After a few failed attempts at restoration, the site is now well on its way to receiving the respect it deserves. The Washington State Cemetery Association partnered with Cleveland High School to make the most of a governmentally supported clean up effort to restore the cemetery and create a park-like setting for the neighborhood to enjoy. As a part of a project funded by the King County Cultural Development Authority, an honors English class got to understand the history of the place, and in so doing, found valuable connections between the experiences of the neighborhood's first immigrant residents, and their own lives.
A Controversial Site
Learning and writing about the site's history, both the story of its life as a cemetery, and the story of its demise and the controversy surrounding its restoration, provided a number of valuable lessons. For many students, the site's recent history provided an introduction to the politics of community action, and to some degree, preservation practice.
In 1987, Beacon Hill resident Don Kipper got designs on the property, and proceeded to clear the site. His first community engagement suggested good intentions to restore the place. When Kipper began bulldozing the property, and the graves of the 200 or so individuals buried there, his real plans became vividly clear. Kipper was quirkier than anyone realized. What initially looked like restoration activity was really part of Kipper's life long dream to live on a cemetery. He intended to build his house there.
In addition to being a significant violation of conventional decency, Kipper was in abeyance of the law. Paul Elvig, with Elysian Fields Cemetery, placed a restraining order on Kipper, claiming he was trespassing. The property's ownership would be debated for another decade.
Ten years later, John Dickinson took Comet Lodge Cemetery under his wing. Though full of good intentions, Dickinson's efforts would not pan out. He received permission from King County to begin work on the project, claiming that because two deceased relatives were buried there he had the right to maintain the property. He then claimed that he owned the property, and began cutting down a number of trees, one of which fell and injured a worker. The County slapped Dickinson with a cease and desist order, and withdrew his work permit. In spite of this, Dickinson continued his fight to "save" the cemetery by telling neighbors there houses stood on babies' graves.

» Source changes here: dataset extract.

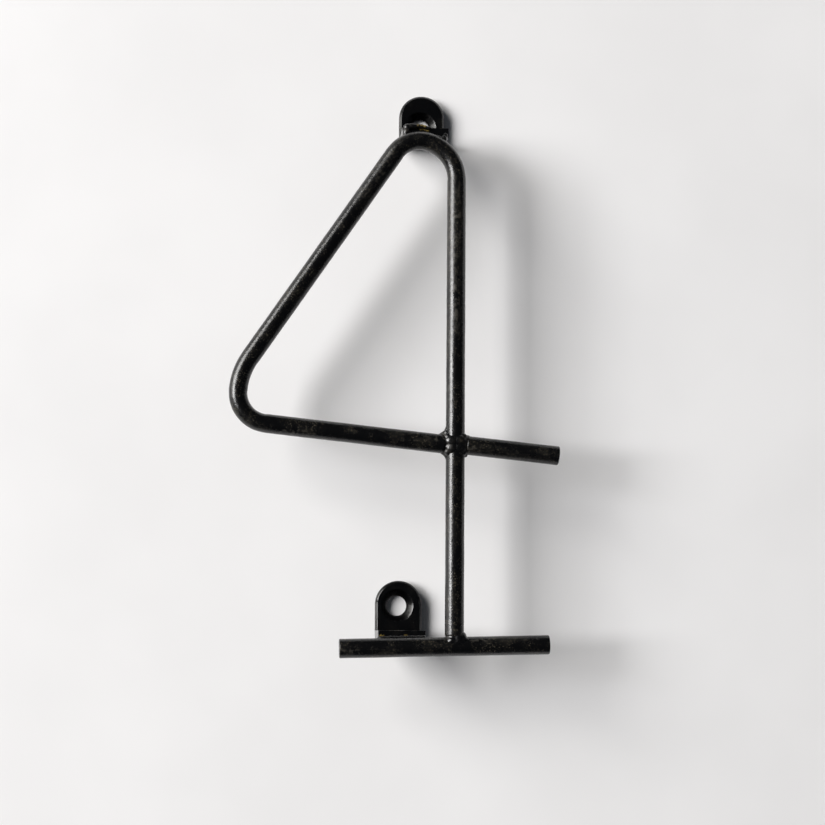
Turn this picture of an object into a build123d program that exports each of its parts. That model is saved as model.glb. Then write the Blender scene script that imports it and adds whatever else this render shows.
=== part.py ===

The County eventually took Dickinson to court, and barred him from the cemetery for good.
Community awareness of the site was, by then, quite high. King County, now invested in the site's stewardship, encouraged community action. Ron Sims allocated $100,000 toward the cemetery's rehabilitation, and with that funding, the County hired specialists Andrea McDonald and Dave Preugschat to come up with an appropriate plan for the arrangement and reinstatement of the historic burial ground.
As a part of this publicly funded effort, the South Beacon Hill Neighborhood Association and other members of the public engaged in charrettes exploring design solutions for the site.
Like other educational projects involving local history, Cleveland High School's investigation of Comet Lodge's story involved learning many things at once. Besides getting to know the local politics of the site as described above, students honed their communication skills as a part of interview training conducted by Jack Straw Productions. Jack Straw has been around since the 1960s, and was created to facilitate better community engagement and critical thinking through audio media. Over the last several years, the organization has partnered with a number of schools and community groups on history-oriented projects.
Andrea McDonald, initially contracted by King County to clean up Comet Lodge, led the partnership effort and submitted the grant application to the county. She edited the final product, which is now one of the more significant research documents related to the site.
Cleveland High School English teacher Faith Beatty incorporated the project into her coursework. She and Mary White, a history teacher at Cleveland, worked together on a curriculum that fit into both the Language Arts and history programs and was consistent with the school's learning requirements.
Students were responsible for developing materials for interviews, for transcribing and editing the interviews, and preparing these for print. Students also tackled explaining the cemetery's history briefly, including the controversial recent past. Research helped students plan what questions to ask during the interviews, which they recorded with professional taping equipment provided by Jack Straw.
An outcome not outlined in the project description, many students found personal connections to the lives of immigrants buried at Comet Lodge. Themselves first generation immigrants, the project helped demonstrate the evolving, but continuously diverse character of Beacon Hill and adjacent South Seattle neighborhoods.
The effort continues a Cleveland High School tradition. In 1949, Cleveland conducted a series of oral history interviews, which were compiled into a book entitled Duwamish Diaries. Project partners hope that this most recent project will help spur another edition.
In addition, the community hopes a Learning Center will be developed on site that may incorporate some of the research involved in this project.
The project, regardless of its specific products, has invigorated with site with positive community action, discovery, and a clear plan for the future. It provides yet another example of how our historic environment can be used as a tool to improve neighborhood investment while contributing to our understanding of the city and its colorful past.